レッドソックスの松坂大輔には及ばないが、移籍金2600万ドル(約30億円)、年俸総額2千万ドル(約23億6千万円=5年)ながら7月17日(現地時間)現在、10試合に登板して2勝2敗、防御率6.97。ヤンキースの井川慶が苦しんでいる。

 結果には必ず原因がある。同じ日本人ルーキーでもレッドソックスの松坂や岡島秀樹に比べて、井川がメジャーリーグのマウンドにまだなじんでいないような気がするのは私だけか。
 通常、メジャーリーグのマウンドは日本のマウンドに比べて硬いといわれる。粘土質であるため、踏み出した足が滑りにくいのだ。
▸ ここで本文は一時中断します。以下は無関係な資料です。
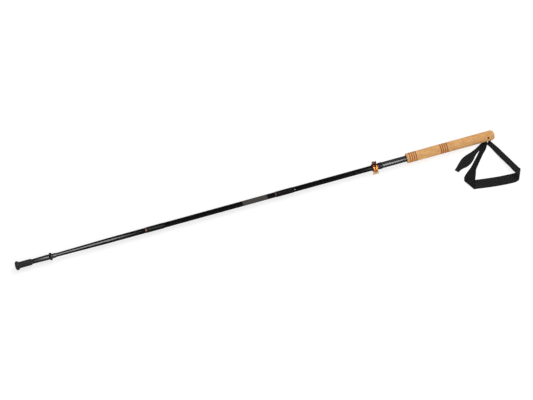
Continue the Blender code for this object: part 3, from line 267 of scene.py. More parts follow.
def surface(name, *patches, sharp=40.0):
    """One closed mesh from patches of (grid of points, grid of UVs). Neighbours in a grid are joined by
    quads, points that fall together are merged, and the faces are turned outward."""
    spots, corners, uvs = [], [], []
    start = 0
    for grid, uv in patches:
        rows, columns = grid.shape[:2]
        index = np.arange(rows * columns).reshape(rows, columns)
        quads = np.stack([index[:-1, :-1], index[:-1, 1:], index[1:, 1:], index[1:, :-1]], axis=2)
        quads = quads.reshape(-1, 4)
        spots.append(grid.reshape(-1, 3))
        corners.append(quads + start)
        uvs.append(uv.reshape(-1, 2)[quads.ravel()])
        start += rows * columns
    mesh = bpy.data.meshes.new(name)
    mesh.from_pydata(np.vstack(spots).tolist(), [], np.vstack(corners).tolist())
    mesh.uv_layers.new(name="UVMap").data.foreach_set("uv", np.vstack(uvs).ravel())
    work = bmesh.new()
    work.from_mesh(mesh)
    bmesh.ops.remove_doubles(work, verts=work.verts, dist=1e-6)
    bmesh.ops.recalc_face_normals(work, faces=work.faces)
    work.to_mesh(mesh)
    work.free()
    mesh.shade_smooth()
    mesh.set_sharp_from_angle(angle=math.radians(sharp))
    piece = bpy.data.objects.new(name, mesh)
    bpy.context.scene.collection.objects.link(piece)
    return piece


def turned(name, profile, around=AROUND, relief=None):
    """A turned piece: point (i, j) is (x_i, -r_i cos a_j, r_i sin a_j), where a_j goes once round and
    relief(x, a) is added to the radius. A profile that doesn't start on the axis closes on itself.
    UVs are the share of a turn and the length along the profile."""
    if profile[0, 1] > 0:
        profile = np.vstack([profile, profile[:1]])
    x, radius = profile[:, :1], profile[:, 1:]
    angle = np.linspace(0, math.tau, around + 1)[None, :]
    if relief is not None:
        radius = radius + relief(x, angle) * (radius > 0)
    grid = np.stack(np.broadcast_arrays(x, -radius * np.cos(angle), radius * np.sin(angle)), axis=2)
    run = np.r_[0, np.cumsum(np.linalg.norm(np.diff(profile, axis=0), axis=1))][:, None]
    uv = np.stack(np.broadcast_arrays(angle / math.tau, run), axis=2)
    return surface(name, (grid, uv))


def finish(name, **values):
    """A new material, its node tree, its shader with plain values set on the sockets, and the place on
    the staff that its patterns are drawn from."""
    made = bpy.data.materials.new(name)
    made.use_nodes = True
    shader = made.node_tree.nodes["Principled BSDF"]
    for key, value in values.items():
        shader.inputs[key.replace("_", " ")].default_value = value
    place = node(made.node_tree, "ShaderNodeTexCoord").outputs["Object"]
    return made, made.node_tree, shader, place


def blended(tree, share, low, high):
    """A colour between two, by a share from 0 to 1. Each is three values or the socket that gives it."""
    low, high = [colour if isinstance(colour, bpy.types.NodeSocket) else (*colour, 1)
                 for colour in (low, high)]
    return node(tree, "ShaderNodeMix", {0: share, 6: low, 7: high}, data_type="RGBA").outputs[2]


def noise(tree, where, scale, detail=3.0, roughness=0.5):
    """The grey value of a cloudy noise."""
    made = node(tree, "ShaderNodeTexNoise", {"Vector": where, "Scale": scale, "Detail": detail,
                                             "Roughness": roughness})
    return made.outputs["Fac"]


def raised(tree, shader, height, distance, strength=1.0):
    """A bump from a height, in metres of relief, on the shader."""
    made = node(tree, "ShaderNodeBump", {"Height": height, "Distance": distance, "Strength": strength})
    tree.links.new(made.outputs[0], shader.inputs["Normal"])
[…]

 メジャーリーグで5年間プレーした現千葉ロッテの吉井理人によると「コンクリートの上で投げているような感覚」なのだという。
「踏み込んだとき、スパイクがガッと止まる。だから軟らかいマウンドよりは体の力を伝えやすい。踏ん張りがききますから。そうすることで腕も振れるようになる。慣れれば日本のマウンドよりもメジャーリーグのマウンドの方が投げやすいと思います」

 軟らかい日本のマウンドのなかでも、とりわけ軟らかいのが甲子園球場だと吉井は言う。
 メジャーリーグのマウンドが「コンクリート」なら甲子園は「砂場」。かつてロジャー・クレメンス(ヤンキース)は「(日米野球の際)甲子園で投げたら調子が狂ってしまったよ」と語ったとか。

「砂場」から「コンクリート」へ――。井川がアジャストできないのも無理はない。ヤンキースのスカウトはマウンドの質の違いを知っていたのだろうか。

 もっとも井川の側にも非はある。伊良部秀輝や藪恵壹など投手で阪神OBの日本人メジャーリーガーから“取材”するなどして、もっと早く対策を立てるべきだった。厳しい言い方をすれば、それが「30億円」の責任である。周到な準備なくして成功はない。井川の苦闘がそのことを如実に物語っている。